Gamers have driven the market, unfortunately, and 4k is the sweet spot for them, as 5k is just more pixels for the GPU to drive. We should have budget 5k 27" screens and good (but not $5k) 32" 6k displays by now, but volume is all in the 4k space, at ever-increasing screen sizes (the antithesis of Retina). It's only the 5k iMac that has kept 5k 27" screen manufacturing going so that there can be standalone 5k 27" displays.

When I put my Mac mini system together in late 2018, the value proposition for the iMac line was pretty poor. They hadn't been updated since 2017, and because Intel only offered hyperthreading on the i7 desktop chips (and top-end chips were still just quad-core), you had to spend a ton to get middling performance. Even the 2019 update didn't do much to address this, as the base machines moved to 6 cores, but still just i5 with no hyperthreading, leaving only the expensive 8-core i9 for people who needed more performance.

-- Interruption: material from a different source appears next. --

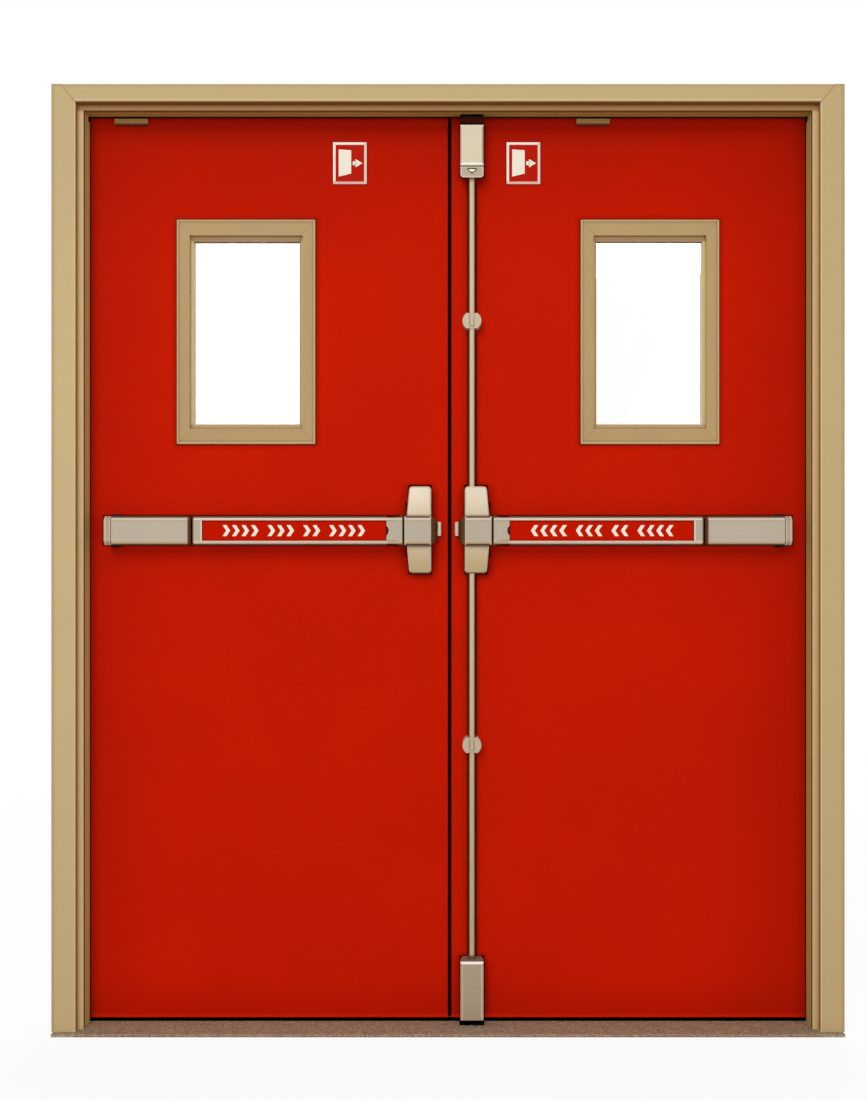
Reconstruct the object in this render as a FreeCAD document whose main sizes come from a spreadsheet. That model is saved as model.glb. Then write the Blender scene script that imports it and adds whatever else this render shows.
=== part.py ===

I would agree that, if you're looking at a 27" display and a Mac mini right now, the 2020 iMac is a much better option. You'll get a fantastic 5k screen and, since the i5 now has hyperthreading, even the base 27" is similar to the i7 mini in performance, with no need for an eGPU to avoid integrated GPU bottlenecks. At Apple's prices, it's really no contest: an i7/32GB/512GB mini retails for $1899 (some retailers discount heavily - check https://prices.appleinsider.com/current_gen for the best current prices); for an extra $100 you can get the mid-range iMac with a faster processor, a good GPU, and they'll throw in a free 5k screen that's among the best displays in the industry. You'll have to add RAM, but you can get 128GB for what Apple charges to upgrade the mini to 32GB; you can save money on the Mac mini by installing your own RAM, of course, but that's not nearly as straightforward as the iMac, and I still don't think the numbers are in the mini's favor. I say this as a happy mini owner who doesn't really like the 27" iMac (for reasons pretty specific to me).


----------



## gst98 (Aug 18, 2020)

rnb_2 said:


> Gamers have driven the market, unfortunately, and 4k is the sweet spot for them, as 5k is just more pixels for the GPU to drive. We should have budget 5k 27" screens and good (but not $5k) 32" 6k displays by now, but volume is all in the 4k space, at ever-increasing screen sizes (the antithesis of Retina). It's only the 5k iMac that has kept 5k 27" screen manufacturing going so that there can be standalone 5k 27" displays.
> 
> When I put my Mac mini system together in late 2018, the value proposition for the iMac line was pretty poor. They hadn't been updated since 2017, and because Intel only offered hyperthreading on the i7 desktop chips (and top-end chips were still just quad-core), you had to spend a ton to get middling performance. Even the 2019 update didn't do much to address this, as the base machines moved to 6 cores, but still just i5 with no hyperthreading, leaving only the expensive 8-core i9 for people who needed more performance.
> 
> I would agree that, if you're looking at a 27" display and a Mac mini right now, the 2020 iMac is a much better option. You'll get a fantastic 5k screen and, since the i5 now has hyperthreading, even the base 27" is similar to the i7 mini in performance, with no need for an eGPU to avoid integrated GPU bottlenecks. At Apple's prices, it's really no contest: an i7/32GB/512GB mini retails for $1899 (some retailers discount heavily - check https://prices.appleinsider.com/current_gen for the best current prices); for an extra $100 you can get the mid-range iMac with a faster processor, a good GPU, and they'll throw in a free 5k screen that's among the best displays in the industry. You'll have to add RAM, but you can get 128GB for what Apple charges to upgrade the mini to 32GB; you can save money on the Mac mini by installing your own RAM, of course, but that's not nearly as straightforward as the iMac, and I still don't think the numbers are in the mini's favor. I say this as a happy mini owner who doesn't really like the 27" iMac (for reasons pretty specific to me).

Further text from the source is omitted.